The Cost Conundrum: Why Better Cathodes ≠ Cheaper Batteries

Here's the paradox - while cathode energy density improves 8% annually, battery prices only drop 5% yearly. Why? Blame:

• Exotic material requirements (looking at you, cobalt)
• Precision manufacturing demands (nanoscale tolerances)
• Quality control needs (one bad particle can ruin a whole cell)

Solid-state batteries might break this trend. Toyota claims their sulfide-based cathode solid-state design could slash costs 30% at scale. The catch? It requires entirely new production lines - a $20 billion gamble for automakers.

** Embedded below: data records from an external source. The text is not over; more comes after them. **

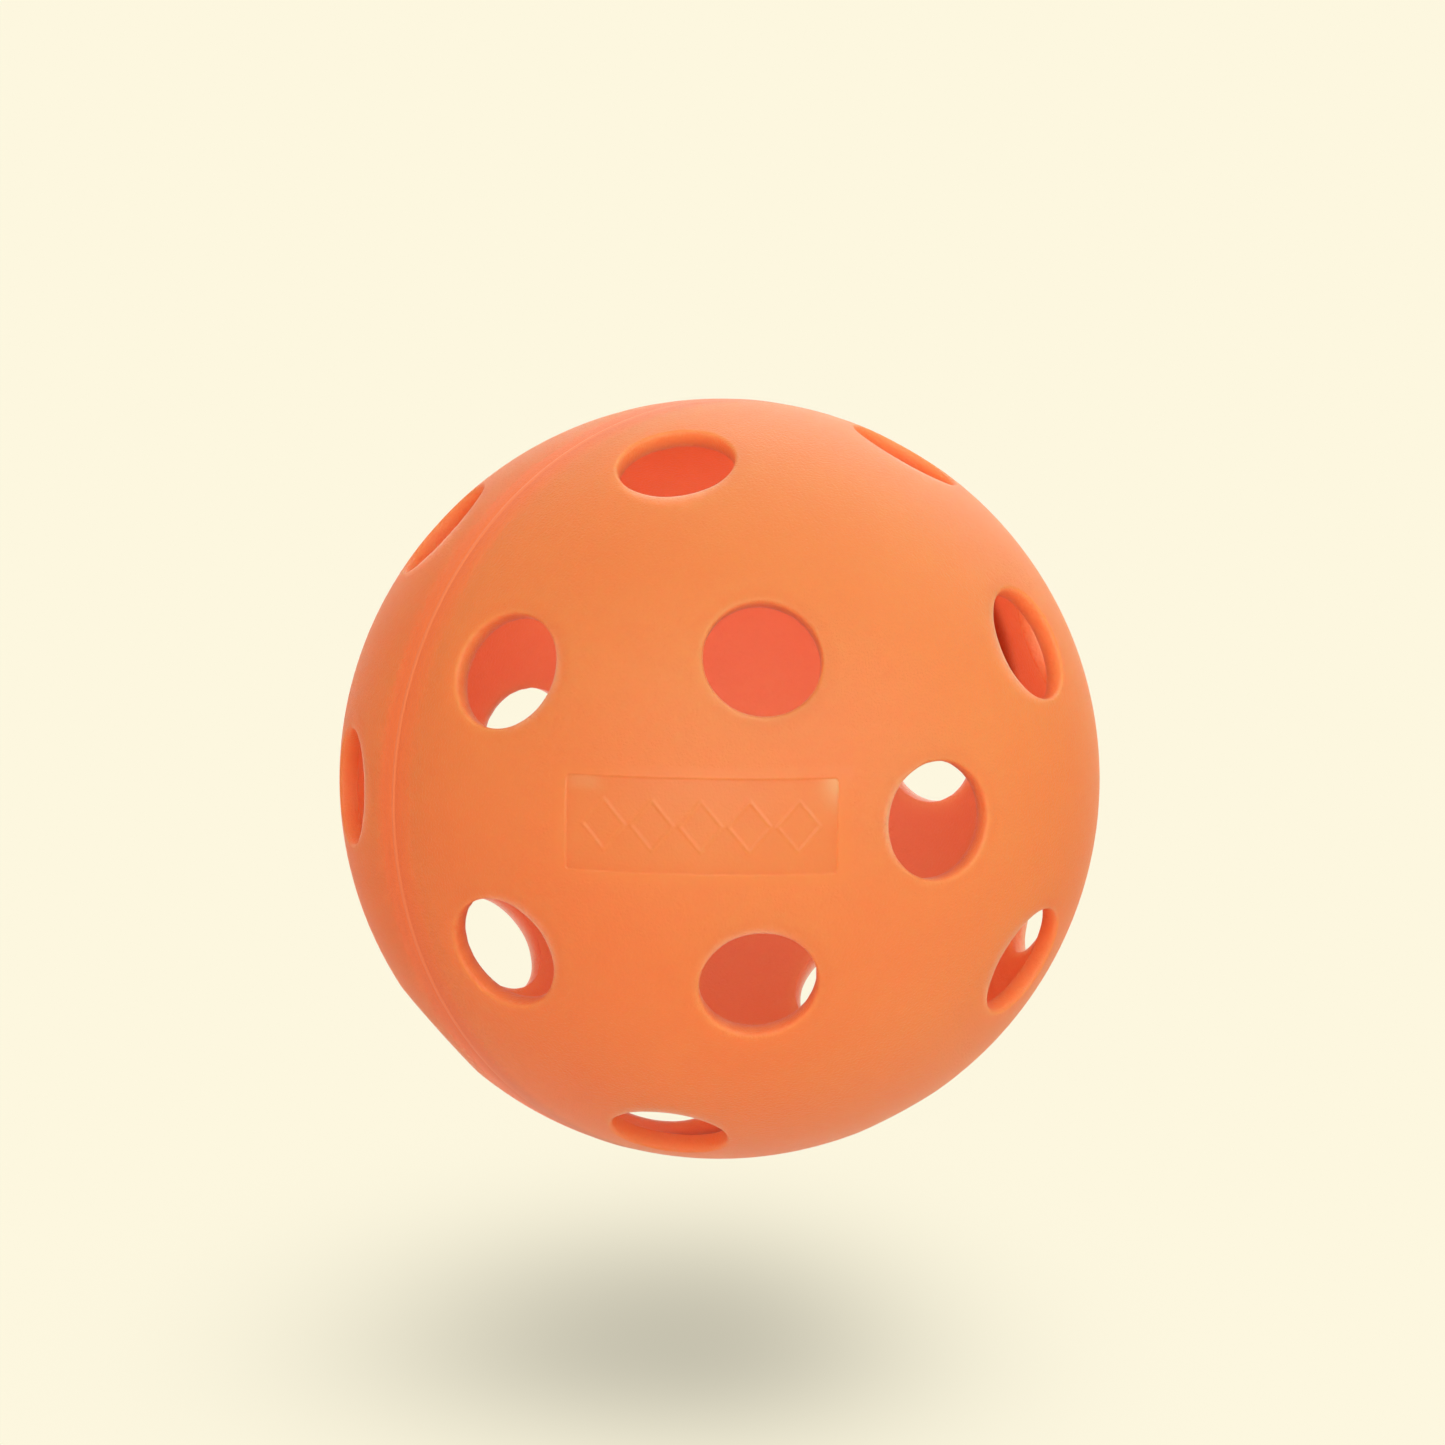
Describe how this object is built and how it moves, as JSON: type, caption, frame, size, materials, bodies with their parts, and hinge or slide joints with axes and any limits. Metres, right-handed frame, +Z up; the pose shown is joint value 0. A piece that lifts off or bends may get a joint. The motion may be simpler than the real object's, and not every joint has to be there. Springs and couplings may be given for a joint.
{
  "type": "pickleball",
  "caption": "Hollow perforated plastic ball for pickleball, two half shells with round holes, welded at the equator, with a shallow panel.",
  "frame": {"origin": "the ball's centre, where the moulding axis crosses the weld plane", "axes": "+Y along the moulding axis through both pole holes, from the front half (with the panel, towards -Y) to the rear half; +Z up, square to the panel's long side; the weld lies in the XZ plane"},
  "size_m": [0.0738, 0.0728, 0.0738],
  "materials": {
    "orange_polyethylene": "satin, very fine moulded grain, slightly translucent",
    "weld_plastic": "set weld plastic, slightly paler and glossier than the shells"
  },
  "bodies": {
    "root": {"front_half_shell": "orange_polyethylene", "rear_half_shell": "orange_polyethylene", "weld_bead": "weld_plastic"}
  },
  "joints": []
}
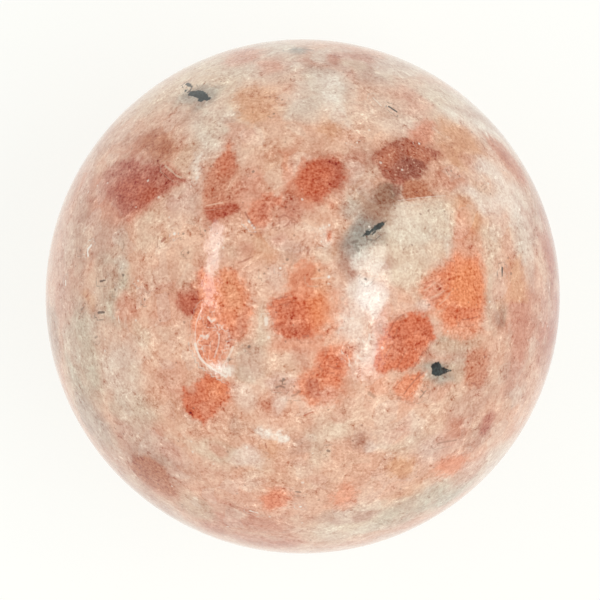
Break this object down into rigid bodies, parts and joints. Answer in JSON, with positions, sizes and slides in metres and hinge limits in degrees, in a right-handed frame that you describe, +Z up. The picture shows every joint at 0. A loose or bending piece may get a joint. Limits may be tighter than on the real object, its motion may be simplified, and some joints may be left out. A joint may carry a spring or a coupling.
{
  "type": "polished sunstone sphere",
  "caption": "Polished ball of mottled orange and cream feldspar stone, a collector's mineral sphere that stands on a small ground flat.",
  "frame": {"origin": "middle of the small ground flat that the ball stands on", "axes": "+Z up through the ball's middle; the picture looks straight down on it, with +X to the picture's right and +Y to its top"},
  "size_m": [0.06, 0.06, 0.0597],
  "materials": {
    "sunstone": "glossy hand polish over mottled cream, pink and orange feldspar with a few black specks"
  },
  "bodies": {
    "root": {"sunstone_sphere": "sunstone"}
  },
  "joints": []
}
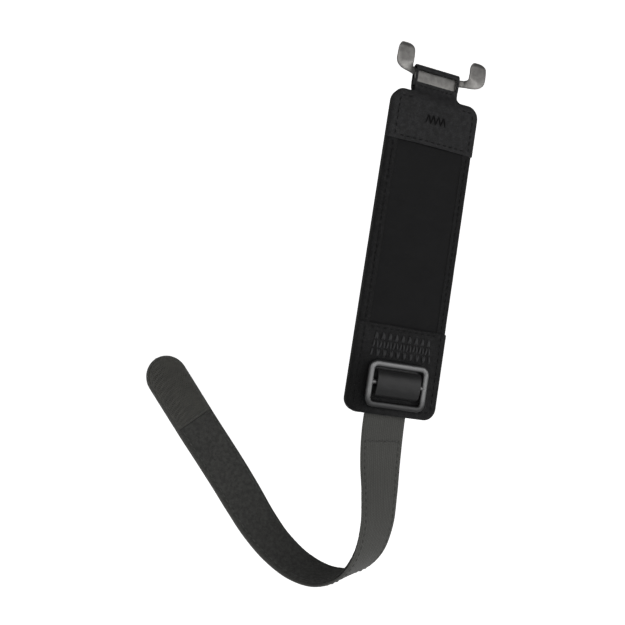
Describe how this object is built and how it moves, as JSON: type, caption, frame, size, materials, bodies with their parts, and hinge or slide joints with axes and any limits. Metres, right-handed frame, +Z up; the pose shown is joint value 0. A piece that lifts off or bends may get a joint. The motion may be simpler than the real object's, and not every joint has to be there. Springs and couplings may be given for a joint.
{
  "type": "padded hand strap",
  "caption": "Padded hand strap with a steel hook clip at the top, a slide buckle on the pad and a curled hook-and-loop tail.",
  "frame": {"origin": "centre of the pad's palm face", "axes": "+Z up along the pad towards the hook clip, -Y out of the decorated front, +X to the right seen from the front"},
  "size_m": [0.1342, 0.0652, 0.2702],
  "materials": {
    "leather": "grained",
    "cover_cloth": "matt woven",
    "lining_cloth": "brushed",
    "foam": "matt",
    "webbing": "ribbed",
    "loop_pile": "pile",
    "hook_pile": "moulded hooks",
    "thread": "twisted",
    "satin_band": "satin",
    "clip_steel": "satin",
    "buckle_steel": "satin"
  },
  "bodies": {
    "pad": {"back_lining": "lining_cloth", "foam_core": "foam", "load_webbing": "webbing", "front_cover": "cover_cloth", "top_cap": "leather", "bottom_patch": "leather", "edge_binding": "leather", "panel_seam_thread": "thread", "cap_bartack_thread": "thread", "zigzag_seam_thread": "thread"},
    "neck": {"clip_loop": "leather", "loop_seam_thread": "thread"},
    "clip": {"hook_clip": "clip_steel"},
    "keeper": {"buckle_keeper": "satin_band"},
    "buckle": {"slide_buckle": "buckle_steel"},
    "tail_upper": {"tail_upper_web": "webbing", "tail_upper_loop_tape": "loop_pile", "tail_stay_thread": "thread"},
    "tail_bend": {"tail_bend_web": "webbing", "tail_bend_loop_tape": "loop_pile"},
    "tail_end": {"tail_end_web": "webbing", "tail_end_loop_tape": "loop_pile", "tail_hook_patch": "hook_pile"}
  },
  "joints": [
    {"name": "neck_flex", "type": "hinge", "parent": "pad", "child": "neck", "pos_m": [0, -0.0017, 0.0802], "axis": [1, 0, 0], "range_deg": [-50, 50], "stiffness_Nm_per_rad": 0.1},
    {"name": "clip_rock", "type": "hinge", "parent": "neck", "child": "clip", "pos_m": [0, -0.0017, 0.08795], "axis": [1, 0, 0], "range_deg": [-8, 8]},
    {"name": "keeper_lift", "type": "hinge", "parent": "pad", "child": "keeper", "pos_m": [0, -0.0082, -0.0529], "axis": [-1, 0, 0], "range_deg": [0, 70], "stiffness_Nm_per_rad": 0.03},
    {"name": "buckle_tilt", "type": "hinge", "parent": "keeper", "child": "buckle", "pos_m": [0, -0.0107, -0.0635], "axis": [-1, 0, 0], "range_deg": [-7, 4]},
    {"name": "tail_root_flex", "type": "hinge", "parent": "pad", "child": "tail_upper", "pos_m": [-0.0005, -0.00194, -0.0801], "axis": [1, 0, 0], "range_deg": [-60, 60], "stiffness_Nm_per_rad": 0.15},
    {"name": "tail_curl", "type": "hinge", "parent": "tail_upper", "child": "tail_bend", "pos_m": [-0.00516, 0.00497, -0.15984], "axis": [0.793, 0.599, 0.1112], "range_deg": [-60, 30], "stiffness_Nm_per_rad": 0.15},
    {"name": "tail_end_flex", "type": "hinge", "parent": "tail_bend", "child": "tail_end", "pos_m": [-0.04265, 0.03776, -0.14438], "axis": [0.7402, 0.3577, 0.5693], "range_deg": [-45, 60], "stiffness_Nm_per_rad": 0.1}
  ]
}
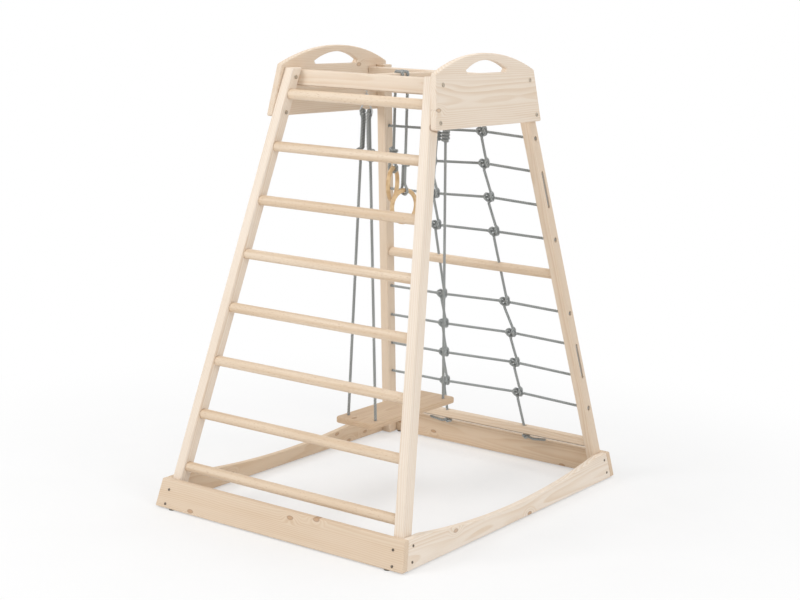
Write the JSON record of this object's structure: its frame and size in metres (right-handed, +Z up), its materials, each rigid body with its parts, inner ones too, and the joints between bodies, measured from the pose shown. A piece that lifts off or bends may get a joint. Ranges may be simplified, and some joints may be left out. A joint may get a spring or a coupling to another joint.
{
  "type": "indoor play tower",
  "caption": "Leaning wooden indoor climbing tower with a rung ladder, a knotted rope net, a hanging swing seat, gym rings and arched handle boards.",
  "frame": {"origin": "on the floor, under the middle of the tower", "axes": "+Z up, +X along the rungs to the right, -Y the ladder side, +Y the net side"},
  "size_m": [0.8976, 1.1726, 1.35],
  "materials": {
    "pine": "satin clear lacquer",
    "turned_beech": "satin clear lacquer",
    "grey_rope": "twisted rope",
    "zinc": "zinc plated",
    "dark_steel": "dark oxide",
    "glide_felt": "matt"
  },
  "bodies": {
    "tower": {"post_front_right": "pine", "post_front_left": "pine", "post_back_right": "pine", "post_back_left": "pine", "base_board_right": "pine", "base_board_left": "pine", "base_board_front": "pine", "base_board_back": "pine", "glide_front_right": "glide_felt", "glide_front_left": "glide_felt", "glide_back_right": "glide_felt", "glide_back_left": "glide_felt", "handle_board_right": "pine", "handle_board_left": "pine", "handle_bolt_front_right_low": "dark_steel", "handle_bolt_front_right_high": "dark_steel", "handle_bolt_front_left_low": "dark_steel", "handle_bolt_front_left_high": "dark_steel", "handle_bolt_back_right_low": "dark_steel", "handle_bolt_back_right_high": "dark_steel", "handle_bolt_back_left_low": "dark_steel", "handle_bolt_back_left_high": "dark_steel", "top_rail_front": "pine", "top_rail_back": "pine", "centre_beam": "pine", "rung_1": "pine", "rung_2": "pine", "rung_3": "pine", "rung_4": "pine", "rung_5": "pine", "rung_6": "pine", "rung_7": "pine", "rung_8": "pine", "net_rung": "pine", "net_bottom_bar": "pine", "net_rope_upper": "grey_rope", "net_rope_lower": "grey_rope", "net_upright_right": "grey_rope", "net_upright_left": "grey_rope", "screw_eye_front": "zinc", "screw_eye_back": "zinc", "ring_rope_wrap": "grey_rope"},
    "swing": {"swing_seat": "pine", "swing_link_front": "zinc", "swing_link_back": "zinc", "swing_rope_front_right": "grey_rope", "swing_rope_front_left": "grey_rope", "swing_rope_back_right": "grey_rope", "swing_rope_back_left": "grey_rope"},
    "left_rope": {"ring_rope_left": "grey_rope"},
    "left_ring": {"ring_left": "turned_beech"},
    "right_rope": {"ring_rope_right": "grey_rope"},
    "right_ring": {"ring_right": "turned_beech"}
  },
  "joints": [
    {"name": "swing_hinge", "type": "hinge", "parent": "tower", "child": "swing", "pos_m": [0, 0, 1.207], "axis": [0, 1, 0], "range_deg": [-40, 40]},
    {"name": "left_rope_hinge", "type": "hinge", "parent": "tower", "child": "left_rope", "pos_m": [-0.0218, -0.0243, 1.2222], "axis": [0, 1, 0], "range_deg": [0, 40]},
    {"name": "right_rope_hinge", "type": "hinge", "parent": "tower", "child": "right_rope", "pos_m": [0.0218, -0.0243, 1.2222], "axis": [0, 1, 0], "range_deg": [-40, 0]},
    {"name": "left_ring_hinge", "type": "hinge", "parent": "left_rope", "child": "left_ring", "pos_m": [-0.0218, -0.0243, 0.9995], "axis": [0.3256, -0.9455, 0], "range_deg": [-50, 0]},
    {"name": "right_ring_hinge", "type": "hinge", "parent": "right_rope", "child": "right_ring", "pos_m": [0.0218, -0.0243, 0.9362], "axis": [-0.225, -0.9744, 0], "range_deg": [0, 50]}
  ]
}
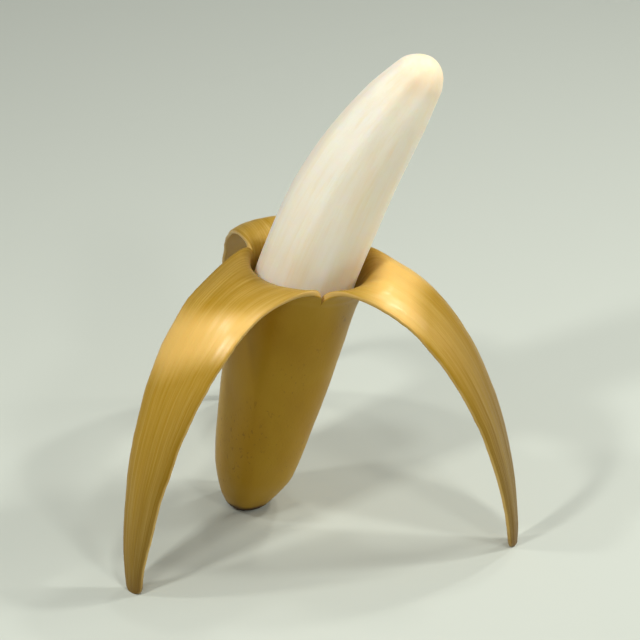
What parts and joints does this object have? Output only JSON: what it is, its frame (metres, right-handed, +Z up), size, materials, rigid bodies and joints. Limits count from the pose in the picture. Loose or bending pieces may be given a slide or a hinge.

Testing 1-2-3: How Cathodes Prove Their Mettle

Before any cathode material hits the market, it endures what we call "battery boot camp":

• 2,000+ charge cycles under extreme temperatures (-40°C to 60°C)
• Crush tests (because real-world accidents happen)
• 3D X-ray microscopy scans checking for microcracks

Panasonic's latest automotive-grade NCA cathodes survived 1 million simulated miles in testing. That's like driving to the moon and back twice without a battery change - talk about overengineering!

As we push the boundaries of cathode energy storage, one thing's clear: The future of electrochemistry isn't just about storing electrons. It's about powering our world smarter, cleaner, and more efficiently - one carefully engineered cathode particle at a time.